Não durmo. Não posso dormir em meio a tantos
pensamentos. Fora deste quarto branco, a noite se
desprende dos grilhões escuros de silêncio.
Longe bem longe escuto um cachorro, o apito de um
navio. Não durmo. Abro a janela para o mar. As ondas
se sucedem. Todos dormem, menos eu. Dentro do meu
quarto branco, dentro, sempre dentro.E não durmo tendo
tantos pensamentos.
Acendo um cigarro, olhando o mar. Rochedos, rochedos
salgados me trazem reminiscências. Coisas que ficaram
por dizer, gestos e intenções que morreram antes do
parto. Que morreram antes do parto no imaculado ventre
das coisas cotidianas - e das excepcionais.
Não durmo, sinto-me incomum. O que deixei de fazer.
Que dor indizível a voz das coisas nunca acontecidas!
Lá fora é a noite, o mar, o apito de um navio distante.
Rochedos, rochedos salgados, pensamentos revoltos...
Pessoas que passaram, pessoas que passaram, pessoas.
Que mistério existe no relógio, que engrenagem
movimenta a morte ? O óbvio desta noite em que não
durmo, o óbvio. Rostos perdidos no tempo, palavras
amortecidas, amigos mortos. Ah, rochedos!
Não durmo e não posso dormir neste mar de pensamentos.
Olho o crucifixo negro na parede branca e não me diz
nada. Ondas brancas rebentam nos rochedos negros.
Nada. Nada. Reluto em jogar xadrez. E acendo outro cigarro.

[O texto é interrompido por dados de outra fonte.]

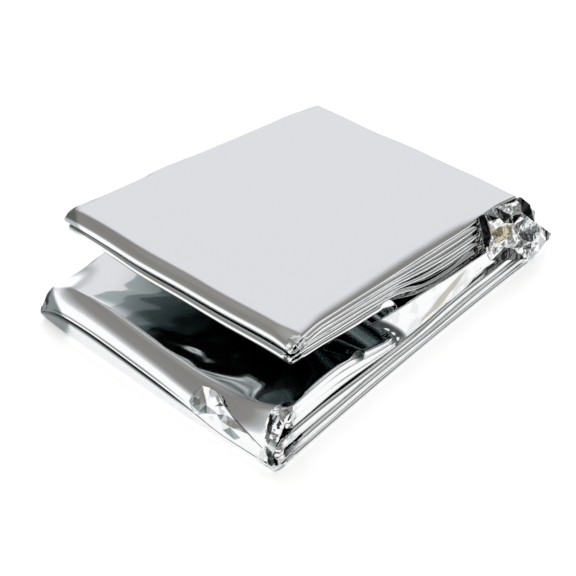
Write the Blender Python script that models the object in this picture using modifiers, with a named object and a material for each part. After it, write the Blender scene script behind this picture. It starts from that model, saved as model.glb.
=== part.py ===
"""Folded emergency foil blanket: a strip of plied film, folded back and forth into a lower and an upper pack."""

import math

import bmesh
import bpy

# Sizes in millimetres. X runs across the strip, Y from the front folds to the spine folds, Z up.
MM = 0.001
FILM_THICKNESS = 1.0
MOST_THICKNESS = 3.0
LEAF_COUNT = 14
LEAF_SPANS = 7
BEND_SPANS = 8
ACROSS_SPANS = 9
END_RAMP = 0.14

# Places across the strip where the front heights are given, and depths where all other heights are given.
FRONT_PARTS = (0.0, 0.2, 0.5, 0.7, 0.85, 1.0)
DEPTHS = (-58.0, -36.0, -11.0, 7.0, 28.0, 52.0)
SIDE_POWERS = (1.0, 1.8, 1.0, 1.0, 1.0, 1.0)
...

O que será daquela viúva que conheci no trem ? Por quê
não fugi com ela ? O que será daquele homem que me
pediu um par de sapatos e foi morar em Minas ? O que
teria sido daquela carta que escrevi e enterrei na
praia ? Tivesse eu a enviado, estaria agora dormindo ?
Pensamentos, pensamentos. Não posso dormir.
E não durmo.
A noite se dissemina como uma doença e a tudo consome.
Todos dormem, menos eu. Menos eu, que procuro passar o
tempo,a procura de um OVNI no espaço ou de uma janela
acesa.
Não durmo em meio a tantos pensamentos.
Fora deste quarto branco, minha memória sobrevoa o
bairro, como a sombra de um noctívago morto.
Sinto-me doente antes do amanhecer. Mas acendo meu
último cigarro e gargalho para o mar. Os rochedos,
loucos, rebatem o apito de um navio.